12  AMERICAN VIRTUES, EXAGGERATED?  American entrepreneurship/consumerism as virtue.  Snake-oil.  Catalogs.  Panning for gold.  Advertising icons reinterpreted as legendary beasts.  Roadside kitsch Americana, giant plaster Paul Bunyan, Route 66, geographic mobility.  Nothing's impossible.  Egalitarianism, melting-pot, color-blind, secular.

I think scanning through that it might become apparent to folks that Wampus Country is in many ways supposed to be a 'fantasy America'.  Whereas D&D often relies on 'fantasy Europe mishmash' (covering multiple centuries and jamming them together), Wampus Country is intended to be a comparable mishmash for fantasy America (squishing together the 17th-19th centuries in a fantasy setting).  There's also a conscious choice to examine qualities which are said to be part and parcel of the 'American character' - rugged individualism, love of personal liberty, egalitarianism, social mobility, entrepreneurial spirit and consumerism, dedication to exploration, and a willingness to use violence.  Some folks might use a faux-America in a fantasy campaign as a means of critique -- some money-grubbing imperial power, wasteful with natural resources, paying only lip service to high ideals.  Perhaps you've seen GMs (or writers) do that pastiche.  But I'm not interested in that.  Wampus Country is not my critique of 'America', but my love letter to it.  "...and to my faults, a little blind."   I fully expect to get comments on this last bit.

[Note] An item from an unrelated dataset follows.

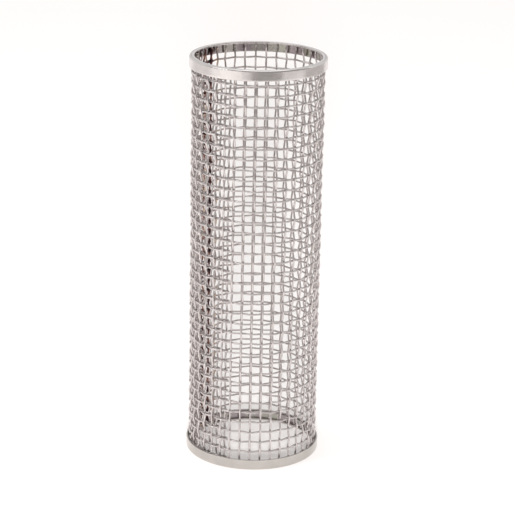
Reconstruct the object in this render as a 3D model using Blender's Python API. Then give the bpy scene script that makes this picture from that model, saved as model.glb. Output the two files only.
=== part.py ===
"""Open-ended wire-mesh strainer basket: a tube of woven stainless cloth between two rolled end bands."""

import math

import bmesh
import bpy
from mathutils import Matrix, Vector

# Driving dimensions in metres; angles in degrees, measured from +X towards +Y.
HEIGHT = 0.1665
OUTER_DIAMETER = 0.0550
BAND_HEIGHT = 0.0043
STRIP_THICKNESS = 0.0007
LIP_WIDTH = 0.0021
ROLLED_EDGE = 0.0005
WIRE_DIAMETER = 0.0008
AXIAL_WIRES = 41
LAPPED_WIRES = 2
LAPPED_WIRE_SPACING = 0.0012
HOOP_WIRES = 38
FIRST_HOOP_HEIGHT = 0.0033
LAST_HOOP_DEPTH = 0.0064
CLOTH_EDGE_AZIMUTH = 137.8
WELD_WIDTH = 0.0010
WELD_DEPTH = 0.0016
CLEARANCE = 0.0002

# How finely the round shapes are drawn.
BAND_SEGMENTS = 72
AXIAL_WIRE_SIDES = 6
HOOP_WIRE_SIDES = 4
HOOPS_PER_WELD = 3
SHARP_ANGLE = math.radians(50)

# Sizes that follow from the driving dimensions.
WIRE_RADIUS = WIRE_DIAMETER / 2
BAND_RADIUS = OUTER_DIAMETER / 2
SKIRT_INNER_RADIUS = BAND_RADIUS - STRIP_THICKNESS
CRIMP = WIRE_DIAMETER + CLEARANCE
CLOTH_RADIUS = SKIRT_INNER_RADIUS - CLEARANCE - WIRE_RADIUS - CRIMP
AXIAL_WIRE_LENGTH = HEIGHT - 2 * (STRIP_THICKNESS + CLEARANCE)
HOOP_PITCH = (HEIGHT - FIRST_HOOP_HEIGHT - LAST_HOOP_DEPTH) / (HOOP_WIRES - 1)
LAPPED_WIRE_ANGLE = LAPPED_WIRE_SPACING / CLOTH_RADIUS
WIRES_PER_TURN = AXIAL_WIRES - LAPPED_WIRES
AXIAL_STEP_ANGLE = (2 * math.pi + LAPPED_WIRE_ANGLE) / WIRES_PER_TURN
WELD_AZIMUTH = math.radians(CLOTH_EDGE_AZIMUTH) + (LAPPED_WIRE_ANGLE + AXIAL_STEP_ANGLE) / 2
WELD_OVERHANG = HOOP_PITCH / 2 - CLEARANCE


def clear_scene():
    """Remove whatever the opened file holds."""
    for thing in list(bpy.data.objects):
        bpy.data.objects.remove(thing)


def steel(name, colour, roughness):
    """A bare stainless steel material."""
    material = bpy.data.materials.new(name)
    material.use_nodes = True
    shader = material.node_tree.nodes["Principled BSDF"]
    shader.inputs["Base Color"].default_value = (*colour, 1.0)
    shader.inputs["Roughness"].default_value = roughness
    shader.inputs["Metallic"].default_value = 1.0
    return material


def add_object(name, mesh, material, parent):
    """Put a mesh in the scene as one named sub-part."""
    if not mesh.materials:
        mesh.materials.append(material)
    piece = bpy.data.objects.new(name, mesh)
    piece.parent = parent
    bpy.context.scene.collection.objects.link(piece)
    return piece


def add_frame():
    """The empty that every sub-part hangs from, at the centre of the lower rim."""
    frame = bpy.data.objects.new("basket_frame", None)
    bpy.context.scene.collection.objects.link(frame)
    return frame


def smooth_round_faces(mesh):
    """Shade the round faces smooth and keep the edges sharp."""
    mesh.shade_smooth()
    mesh.set_sharp_from_angle(angle=SHARP_ANGLE)


def axial_angle(index):
    """Azimuth of an axial wire: the last ones lap past the first, where the cloth's edges meet."""
    return math.radians(CLOTH_EDGE_AZIMUTH) + index * AXIAL_STEP_ANGLE


def band_profile():
    """Outline of the upper band in the XZ plane, z measured from the rim down."""
    lip_inner_radius = BAND_RADIUS - LIP_WIDTH
    corner = ROLLED_EDGE * (1 - math.cos(math.pi / 4))
    outline = [
        (BAND_RADIUS, -BAND_HEIGHT),
        (BAND_RADIUS, -ROLLED_EDGE),
        (BAND_RADIUS - corner, -corner),
        (BAND_RADIUS - ROLLED_EDGE, 0.0),
        (lip_inner_radius, 0.0),
        (lip_inner_radius, -STRIP_THICKNESS),
        (SKIRT_INNER_RADIUS, -STRIP_THICKNESS),
        (SKIRT_INNER_RADIUS, -BAND_HEIGHT),
    ]
    return [Vector((x, 0.0, z)) for x, z in outline]


def band_mesh():
    """A rolled ring with an outer skirt and a lip turned in over the cloth's edge."""
    shape = bmesh.new()
    corners = [shape.verts.new(point) for point in band_profile()]
    edges = [shape.edges.new(pair) for pair in zip(corners, corners[1:] + corners[:1])]
    bmesh.ops.spin(
        shape,
        geom=corners + edges,
        cent=(0.0, 0.0, 0.0),
        axis=(0.0, 0.0, 1.0),
        angle=2 * math.pi,
        steps=BAND_SEGMENTS,
        use_merge=True,
    )
    bmesh.ops.recalc_face_normals(shape, faces=shape.faces)
    mesh = bpy.data.meshes.new("band")
    shape.to_mesh(mesh)
    shape.free()
    smooth_round_faces(mesh)
    return mesh


def add_bands(material, parent):
    """The two end bands: the lower one is the upper one turned over."""
    mesh = band_mesh()
    top = add_object("top_band", mesh, material, parent)
    top.location.z = HEIGHT
    bottom = add_object("bottom_band", mesh, material, parent)
    bottom.rotation_euler.x = math.pi


def section_radius(sides):
    """Corner radius of the regular polygon that has the round wire's section area."""
    return WIRE_RADIUS * math.sqrt(2 * math.pi / (sides * math.sin(2 * math.pi / sides)))


def axial_wire_mesh():
    """A straight wire, standing on z = 0."""
    radius = section_radius(AXIAL_WIRE_SIDES)
    shape = bmesh.new()
    bmesh.ops.create_cone(
        shape,
        cap_ends=True,
        segments=AXIAL_WIRE_SIDES,
        radius1=radius,
        radius2=radius,
        depth=AXIAL_WIRE_LENGTH,
        matrix=Matrix.Translation((0.0, 0.0, AXIAL_WIRE_LENGTH / 2)),
    )
    mesh = bpy.data.meshes.new("axial_wire")
    shape.to_mesh(mesh)
    shape.free()
    smooth_round_faces(mesh)
    return mesh


def add_axial_wires(plain, tinted, parent):
    """The wires along the basket; those in the welded lap are heat tinted."""
    plain_mesh = axial_wire_mesh()
    tinted_mesh = plain_mesh.copy()
    for index in range(AXIAL_WIRES):
        angle = axial_angle(index)
        in_lap = index < LAPPED_WIRES or index >= WIRES_PER_TURN
        wire = add_object(
            f"axial_wire_{index + 1:02d}",
            tinted_mesh if in_lap else plain_mesh,
            tinted if in_lap else plain,
            parent,
        )
        wire.location = (
            CLOTH_RADIUS * math.cos(angle),
            CLOTH_RADIUS * math.sin(angle),
            STRIP_THICKNESS + CLEARANCE,
        )
        wire.rotation_euler.z = angle


def crossings():
    """(azimuth, side) of every axial wire in turn round a hoop, side 1 where an odd hoop is outside.

    The two wires of a lapped pair lie side by side, so a hoop passes both on the same side.
    """
    turn = []
    for index in range(WIRES_PER_TURN):
        side = -1 if index % 2 == 0 else 1
        turn.append((axial_angle(index), side))
        if index < LAPPED_WIRES:
            turn.append((axial_angle(index + WIRES_PER_TURN), side))
    return turn


def add_hoop(shape, height, first_side):
    """One closed hoop wire, in straight runs that pass outside one axial wire and inside the next."""
    radius = section_radius(HOOP_WIRE_SIDES)
    sections = []
    for angle, side in crossings():
        outward = Vector((math.cos(angle), math.sin(angle), 0.0))
        centre = outward * (CLOTH_RADIUS + first_side * side * CRIMP)
        centre.z = height
        section = []
        for corner in range(HOOP_WIRE_SIDES):
            turn = 2 * math.pi * (corner + 0.5) / HOOP_WIRE_SIDES
            offset = outward * math.cos(turn) + Vector((0.0, 0.0, math.sin(turn)))
            section.append(shape.verts.new(centre + offset * radius))
        sections.append(section)
    for section, following in zip(sections, sections[1:] + sections[:1]):
        for side in range(HOOP_WIRE_SIDES):
            other = (side + 1) % HOOP_WIRE_SIDES
            shape.faces.new((section[side], following[side], following[other], section[other]))


def hoops_mesh(hoops, first_side):
    """The rings of one group of hoops, the lowest at z = 0, each on the other side to its neighbour."""
    shape = bmesh.new()
    for index in range(hoops):
        side = first_side if index % 2 == 0 else -first_side
        add_hoop(shape, index * HOOP_PITCH, side)
    bmesh.ops.recalc_face_normals(shape, faces=shape.faces)
    mesh = bpy.data.meshes.new("hoops")
    shape.to_mesh(mesh)
    shape.free()
    return mesh


def weld_mesh(hoops):
    """The bead of seam weld that joins a group's hoops in the middle of the lap."""
    length = (hoops - 1) * HOOP_PITCH + 2 * WELD_OVERHANG
    size = Matrix.Diagonal((WELD_DEPTH, WELD_WIDTH, length, 1.0))
    place = Matrix.Translation((CLOTH_RADIUS, 0.0, 0.0))
    shape = bmesh.new()
    bmesh.ops.create_cube(shape, size=1.0, matrix=place @ size)
    mesh = bpy.data.meshes.new("seam_weld")
    shape.to_mesh(mesh)
    shape.free()
    return mesh


def welded_hoops_mesh(hoops, first_side):
    """A group of hoops fused to its length of the seam weld."""
    scene_objects = bpy.context.scene.collection.objects
    rings = bpy.data.objects.new("rings", hoops_mesh(hoops, first_side))
    weld = bpy.data.objects.new("weld", weld_mesh(hoops))
    scene_objects.link(rings)
    scene_objects.link(weld)
    weld.location.z = (hoops - 1) * HOOP_PITCH / 2
    weld.rotation_euler.z = WELD_AZIMUTH
    fuse = rings.modifiers.new("fuse", "BOOLEAN")
    fuse.operation = "UNION"
    fuse.object = weld
    evaluated = rings.evaluated_get(bpy.context.evaluated_depsgraph_get())
    mesh = bpy.data.meshes.new_from_object(evaluated)
    bpy.data.objects.remove(rings)
    bpy.data.objects.remove(weld)
    return mesh


def add_hoops(material, parent):
    """The hoop wires, in groups joined at the seam, from the bottom up; the last group may be smaller."""
    meshes = {}
    for group, first in enumerate(range(0, HOOP_WIRES, HOOPS_PER_WELD)):
        kind = (min(HOOPS_PER_WELD, HOOP_WIRES - first), 1 if first % 2 == 0 else -1)
        if kind not in meshes:
            meshes[kind] = welded_hoops_mesh(*kind)
        hoops = add_object(f"hoop_wires_{group + 1:02d}", meshes[kind], material, parent)
        hoops.location.z = FIRST_HOOP_HEIGHT + first * HOOP_PITCH


def main():
    clear_scene()
    band_steel = steel("band_steel", (0.62, 0.61, 0.60), 0.28)
    wire_steel = steel("wire_steel", (0.50, 0.47, 0.46), 0.38)
    tinted_steel = steel("heat_tinted_steel", (0.16, 0.09, 0.07), 0.50)
    frame = add_frame()
    add_bands(band_steel, frame)
    add_axial_wires(wire_steel, tinted_steel, frame)
    add_hoops(wire_steel, frame)


main()
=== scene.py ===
"""Strainer basket: a lapped and welded tube of woven wire cloth between rolled bands."""

import math

import bmesh
import bpy
from bpy.props import FloatProperty, FloatVectorProperty, PointerProperty
from mathutils import Matrix, Vector, noise


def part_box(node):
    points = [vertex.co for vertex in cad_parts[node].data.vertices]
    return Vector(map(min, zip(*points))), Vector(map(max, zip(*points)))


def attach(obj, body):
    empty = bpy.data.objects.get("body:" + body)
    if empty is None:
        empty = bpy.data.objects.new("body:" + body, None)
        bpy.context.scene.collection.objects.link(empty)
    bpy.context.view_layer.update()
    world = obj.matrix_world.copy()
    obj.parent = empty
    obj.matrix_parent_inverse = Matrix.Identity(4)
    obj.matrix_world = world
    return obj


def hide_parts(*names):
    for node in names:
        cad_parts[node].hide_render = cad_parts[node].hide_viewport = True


bl_info = {
    "name": "Strainer Basket",
    "version": (1, 0, 0),
    "blender": (4, 5, 0),
    "location": "3D View > Sidebar > Strainer Basket",
    "description": "Builds a welded wire cloth strainer basket with rolled end bands",
    "category": "Add Mesh",
}

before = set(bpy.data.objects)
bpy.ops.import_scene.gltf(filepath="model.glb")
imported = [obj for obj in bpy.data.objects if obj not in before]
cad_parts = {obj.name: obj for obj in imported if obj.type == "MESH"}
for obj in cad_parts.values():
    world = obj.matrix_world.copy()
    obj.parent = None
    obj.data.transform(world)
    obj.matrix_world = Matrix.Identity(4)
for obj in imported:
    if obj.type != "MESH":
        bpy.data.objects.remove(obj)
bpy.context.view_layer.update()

FULL_TURN = 2 * math.pi

# The wires and the groups of hoops that the frame holds.
AXIAL_WIRES = sum(name.startswith("axial_wire_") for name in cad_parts)
HOOP_GROUPS = sum(name.startswith("hoop_wires_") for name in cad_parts)
HOOPS_PER_GROUP = 3

# How the cloth is wound: one turn, the wires lapped at the seam, and an inner layer after them.
LAPPED_WIRES = 2
INNER_LAP_WIRES = 10
WIRES_PER_TURN = AXIAL_WIRES - LAPPED_WIRES
CLOTH_WIRES = AXIAL_WIRES + INNER_LAP_WIRES


def box_centre(node):
    """Middle of a frame node's box."""
    low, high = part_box(node)
    return (low + high) / 2


def box_height(node):
    """Height of a frame node's box."""
    low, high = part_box(node)
    return high.z - low.z


def node_azimuth(node):
    """Azimuth of a frame node's middle."""
    centre = box_centre(node)
    return math.atan2(centre.y, centre.x)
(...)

Looking at it all spread out, there's definitely some Romanticism going on here.  And as long as we're getting literary, I'll go ahead and say that the central American story from its early history - and some would say, to this day - is a combination of picaresque and bildungsroman.  The young, upstart nation, making its way, forging forward, breaking the old rules along the way.  America is a D&D character.  D&D, although enjoyed globally, has an essentially American nature to it when played in old-school ways.  And, if we acknowledge that, why not construct an 'American' setting?  That's Wampus Country.